Figure 3.4d trichloroacetic acid (pKa = 0.64) and trifluoroacetic acid (TfOH) (pKa = -0.25)

In addition, because the inductive effect takes place through covalent bonds, its influence decreases significantly with distance — thus a chlorine that is two carbons away from a carboxylic acid group has a weaker effect compared to a chlorine just one carbon away.

3.4.4 Hybridization Effect

To introduce the hybridization effect, we will take a look at the acidity difference between alkane, alkene and alkyne.

The hydrogen atom is bonded with a carbon atom in all the three functional groups, so the element effect does not invoke. Also considering about the conjugate base of each, there is no extra resonance contributor possible.

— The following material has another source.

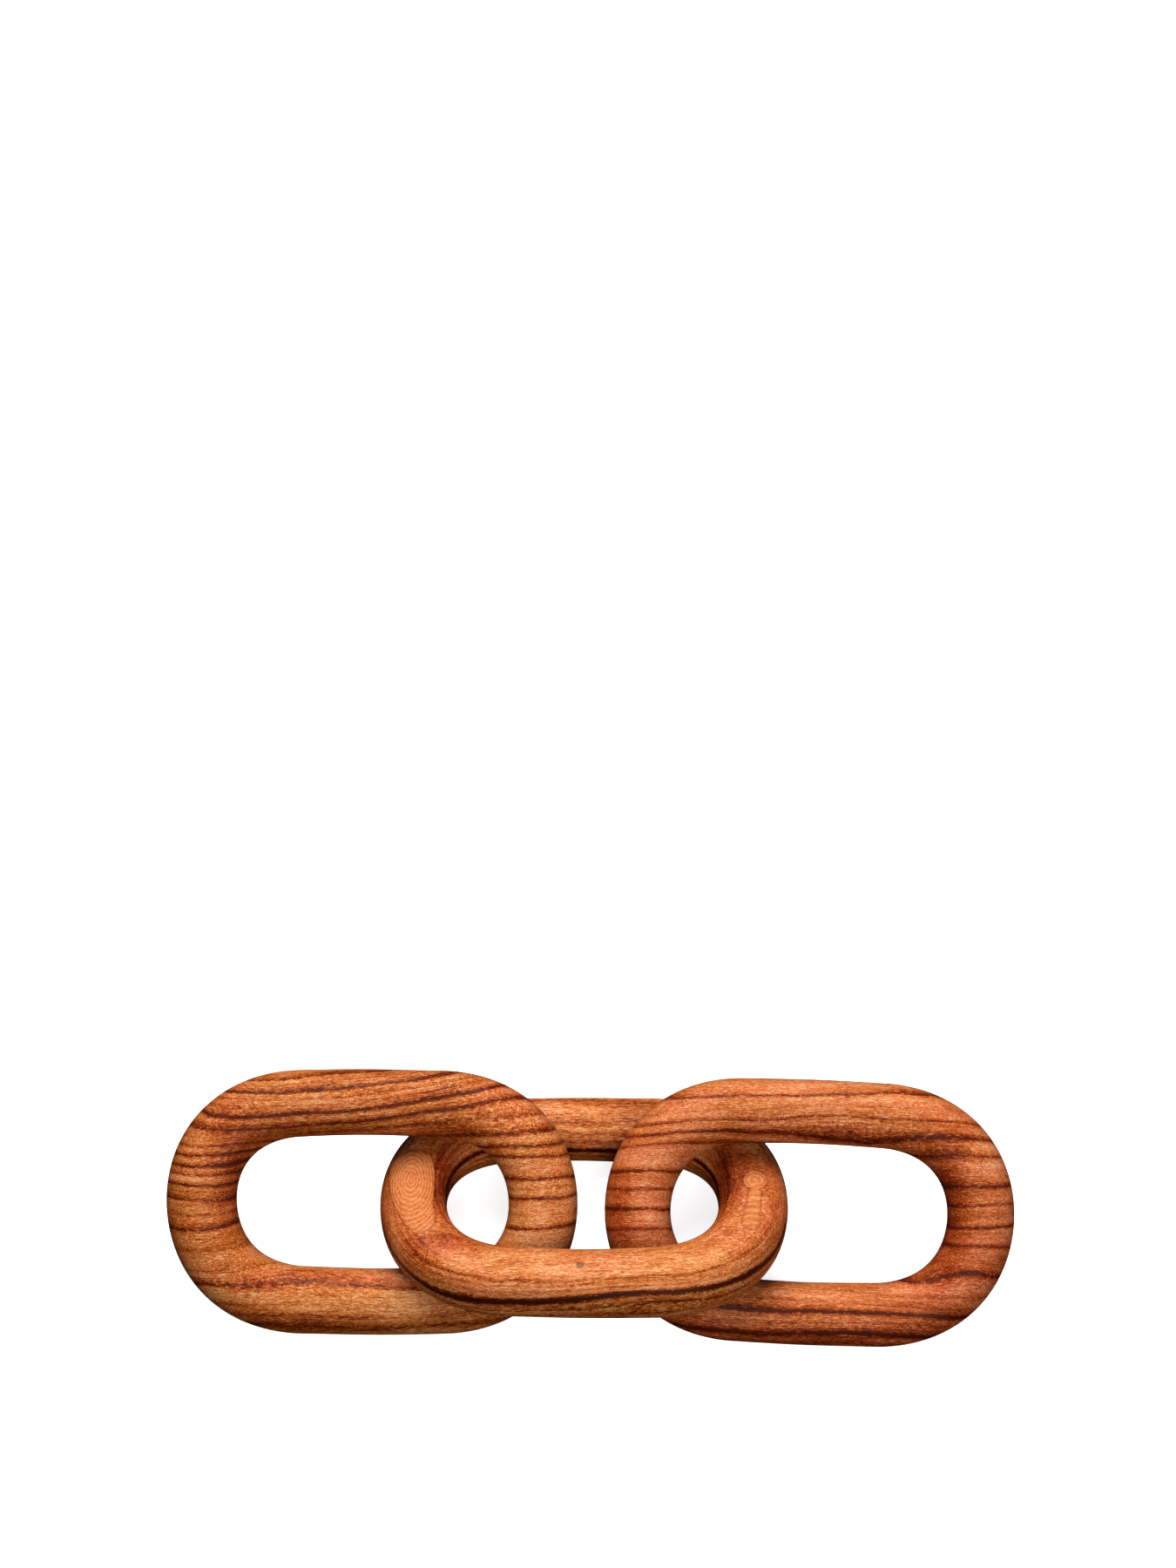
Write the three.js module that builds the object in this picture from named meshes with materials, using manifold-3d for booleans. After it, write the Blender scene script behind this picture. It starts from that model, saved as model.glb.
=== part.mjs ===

The key difference between the conjugate base anions is the hybridization of the carbon atom, that is sp³, sp² and sp respectively for alkane, alkene and alkyne. Different hybridizations leads to different s character, that is the percent of s orbitals out of the total amount of orbitals. The sp³ hybridization means 25% s character (one s and three p orbitals, so s character is 1/4 = 25%), sp² hybridization has 33.3% s character, and the number is 50% for sp hybridization. Electrons of 2s orbitals are in the lower energy level than those of 2p orbitals because 2s is much closer to the nucleus. So for the anion with more s character, the electrons are closer to the nucleus and experience stronger attraction, therefore the anion has lower energy and is more stable.

The relative stability of the three anions (conjugate bases) can also be illustrated by the electrostatic potential map, in which the lighter color (less red) indicate less electron-density of the anion, and the higher stability.

Figure 3.4e Electrostatic potential map of the conj. bases

This can also be stated in a more general way that more s character in the hybrid orbitals make the atom more electronegative. For the same atom, an sp hybridized atom is more electronegative than sp² hybridized atom, which is more electronegative than sp³ hybridized atom.